>> Begin EXERCISE INPUTS
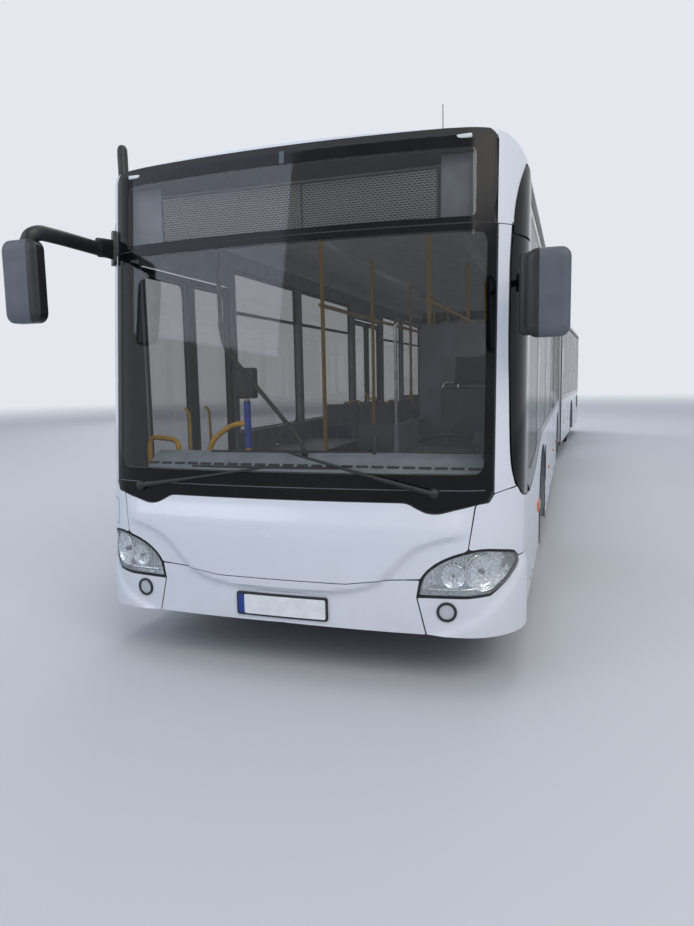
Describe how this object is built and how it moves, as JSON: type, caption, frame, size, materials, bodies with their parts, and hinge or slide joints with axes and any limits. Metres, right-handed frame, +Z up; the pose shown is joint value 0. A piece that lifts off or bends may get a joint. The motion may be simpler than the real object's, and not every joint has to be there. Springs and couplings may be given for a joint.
{
  "type": "articulated city bus",
  "caption": "Low-floor articulated city bus with a bowed front, dark glass sides, a bellows joint, steering front wheels, twin wheels behind and inward-swinging doors.",
  "frame": {"origin": "road level, on the front section's centreline, about halfway along the whole bus", "axes": "+Z up, +Y towards the tail of the front section, -Y the driving direction, +X the bus's left"},
  "size_m": [3.127, 18.4595, 3.49],
  "materials": {
    "white_paint": "glossy white",
    "pod_paint": "satin light grey",
    "dark_glass": "dark tinted",
    "clear_glass": "clear, slightly green",
    "lamp_lens": "clear lens",
    "red_lens": "red lens",
    "black_plastic": "black",
    "dark_plastic": "dark grey",
    "door_dark": "gloss black",
    "grey_plastic": "mid grey, matt",
    "floor_covering": "dark grey",
    "frame_metal": "dark grey paint",
    "chassis_metal": "black, matt",
    "seat_fabric": "blue woven cloth",
    "yellow_paint": "yellow powder coat",
    "bellows_rubber": "dark grey, matt",
    "tyre_rubber": "black",
    "rim_paint": "silver paint"
  },
  "bodies": {
    "front_section": {"front_left_side": "white_paint", "front_right_side": "white_paint", "front_roof": "white_paint", "front_floor": "floor_covering", "front_windows": "dark_glass", "front_mask": "white_paint", "front_brow": "white_paint", "windscreen": "clear_glass", "destination_board": "black_plastic", "front_bumper": "white_paint", "front_lamps": "lamp_lens", "front_joint_frame": "frame_metal", "wipers": "black_plastic", "mirrors": "dark_plastic", "aerials": "black_plastic", "front_roof_pod": "pod_paint", "dashboard": "grey_plastic", "driver_cabin": "grey_plastic", "driver_seat": "seat_fabric", "front_seats": "seat_fabric", "front_handrails": "yellow_paint", "front_axle": "chassis_metal", "middle_axle": "chassis_metal", "bellows": "bellows_rubber"},
    "rear_section": {"rear_left_side": "white_paint", "rear_right_side": "white_paint", "rear_roof": "white_paint", "rear_floor": "floor_covering", "rear_windows": "dark_glass", "tail_panel": "white_paint", "tail_lamps": "red_lens", "rear_joint_frame": "frame_metal", "rear_roof_pod": "pod_paint", "rear_seats": "seat_fabric", "rear_handrails": "yellow_paint", "engine": "chassis_metal", "rear_axle": "chassis_metal"},
    "left_knuckle": {"left_knuckle": "chassis_metal"},
    "right_knuckle": {"right_knuckle": "chassis_metal"},
    "steering_wheel": {"steering_wheel": "black_plastic"},
    "engine_lid": {"engine_lid": "white_paint"},
    "front_left_wheel": {"front_left_tyre": "tyre_rubber", "front_left_rim": "rim_paint"},
    "front_right_wheel": {"front_right_tyre": "tyre_rubber", "front_right_rim": "rim_paint"},
    "middle_left_wheels": {"middle_left_tyres": "tyre_rubber", "middle_left_rims": "rim_paint"},
    "middle_right_wheels": {"middle_right_tyres": "tyre_rubber", "middle_right_rims": "rim_paint"},
    "rear_left_wheels": {"rear_left_tyres": "tyre_rubber", "rear_left_rims": "rim_paint"},
    "rear_right_wheels": {"rear_right_tyres": "tyre_rubber", "rear_right_rims": "rim_paint"},
    "door_1_front_leaf": {"door_1_front_leaf": "door_dark"},
    "door_1_rear_leaf": {"door_1_rear_leaf": "door_dark"},
    "door_2_front_leaf": {"door_2_front_leaf": "door_dark"},
    "door_2_rear_leaf": {"door_2_rear_leaf": "door_dark"},
    "door_3_front_leaf": {"door_3_front_leaf": "door_dark"},
    "door_3_rear_leaf": {"door_3_rear_leaf": "door_dark"}
  },
  "joints": [
    {"name": "articulation", "type": "hinge", "parent": "front_section", "child": "rear_section", "pos_m": [0, 1.345, 0.27], "axis": [0, 0, 1], "range_deg": [-44.25, 49.75], "deforming": ["bellows"]},
    {"name": "left_steer", "type": "hinge", "parent": "front_section", "child": "left_knuckle", "pos_m": [0.9, -6.155, 0.4785], "axis": [0, 0, 1], "range_deg": [-45, 45]},
    {"name": "right_steer", "type": "hinge", "parent": "front_section", "child": "right_knuckle", "pos_m": [-0.9, -6.155, 0.4785], "axis": [0, 0, 1], "range_deg": [-45, 45]},
    {"name": "steering_wheel_turn", "type": "hinge", "parent": "front_section", "child": "steering_wheel", "pos_m": [0.83, -8.2, 1.18], "axis": [0, 0.4695, 0.8829], "range_deg": [-900, 900]},
    {"name": "front_left_wheel_spin", "type": "hinge", "parent": "left_knuckle", "child": "front_left_wheel", "pos_m": [1.0525, -6.155, 0.4785], "axis": [1, 0, 0], "continuous": true},
    {"name": "front_right_wheel_spin", "type": "hinge", "parent": "right_knuckle", "child": "front_right_wheel", "pos_m": [-1.0525, -6.155, 0.4785], "axis": [1, 0, 0], "continuous": true},
    {"name": "middle_left_wheels_spin", "type": "hinge", "parent": "front_section", "child": "middle_left_wheels", "pos_m": [0.901, -0.255, 0.4785], "axis": [1, 0, 0], "continuous": true},
    {"name": "middle_right_wheels_spin", "type": "hinge", "parent": "front_section", "child": "middle_right_wheels", "pos_m": [-0.901, -0.255, 0.4785], "axis": [1, 0, 0], "continuous": true},
    {"name": "rear_left_wheels_spin", "type": "hinge", "parent": "rear_section", "child": "rear_left_wheels", "pos_m": [1.11059, 5.68672, 0.4785], "axis": [0.9988, -0.048, 0], "continuous": true},
    {"name": "rear_right_wheels_spin", "type": "hinge", "parent": "rear_section", "child": "rear_right_wheels", "pos_m": [-0.68934, 5.77317, 0.4785], "axis": [0.9988, -0.048, 0], "continuous": true},
    {"name": "door_1_front_swing", "type": "hinge", "parent": "front_section", "child": "door_1_front_leaf", "pos_m": [-1.255, -8.281, 1.39], "axis": [0, 0, -1], "range_deg": [0, 88]},
    {"name": "door_1_rear_swing", "type": "hinge", "parent": "front_section", "child": "door_1_rear_leaf", "pos_m": [-1.255, -7.059, 1.39], "axis": [0, 0, 1], "range_deg": [0, 88]},
    {"name": "door_2_front_swing", "type": "hinge", "parent": "front_section", "child": "door_2_front_leaf", "pos_m": [-1.255, -3.521, 1.39], "axis": [0, 0, -1], "range_deg": [0, 88]},
    {"name": "door_2_rear_swing", "type": "hinge", "parent": "front_section", "child": "door_2_rear_leaf", "pos_m": [-1.255, -2.299, 1.39], "axis": [0, 0, 1], "range_deg": [0, 88]},
    {"name": "door_3_front_swing", "type": "hinge", "parent": "rear_section", "child": "door_3_front_leaf", "pos_m": [-1.17708, 2.99738, 1.39], "axis": [0, 0, -1], "range_deg": [0, 88]},
    {"name": "door_3_rear_swing", "type": "hinge", "parent": "rear_section", "child": "door_3_rear_leaf", "pos_m": [-1.11845, 4.21797, 1.39], "axis": [0, 0, 1], "range_deg": [0, 88]},
    {"name": "engine_lid_lift", "type": "hinge", "parent": "rear_section", "child": "engine_lid", "pos_m": [0.37559, 9.16428, 1.384], "axis": [0.9988, -0.048, 0], "range_deg": [0, 80]}
  ],
  "couplings": [
    {"joint": "right_steer", "follows": "left_steer", "ratio": 1},
    {"joint": "steering_wheel_turn", "follows": "left_steer", "ratio": 20}
  ]
}
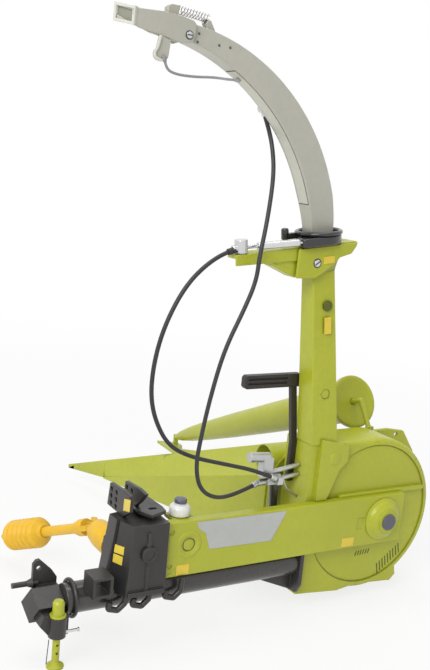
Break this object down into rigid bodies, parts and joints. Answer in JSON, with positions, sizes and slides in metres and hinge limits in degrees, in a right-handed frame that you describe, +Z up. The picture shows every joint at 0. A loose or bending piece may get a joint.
>> End EXERCISE INPUTS
> _WHAT THE TASK REQUIRES_
Every line holding "JSON" should be copied out.

> _FULL ANSWER_
Describe how this object is built and how it moves, as JSON: type, caption, frame, size, materials, bodies with their parts, and hinge or slide joints with axes and any limits. Metres, right-handed frame, +Z up; the pose shown is joint value 0. A piece that lifts off or bends may get a joint. The motion may be simpler than the real object's, and not every joint has to be there. Springs and couplings may be given for a joint.
Break this object down into rigid bodies, parts and joints. Answer in JSON, with positions, sizes and slides in metres and hinge limits in degrees, in a right-handed frame that you describe, +Z up. The picture shows every joint at 0. A loose or bending piece may get a joint.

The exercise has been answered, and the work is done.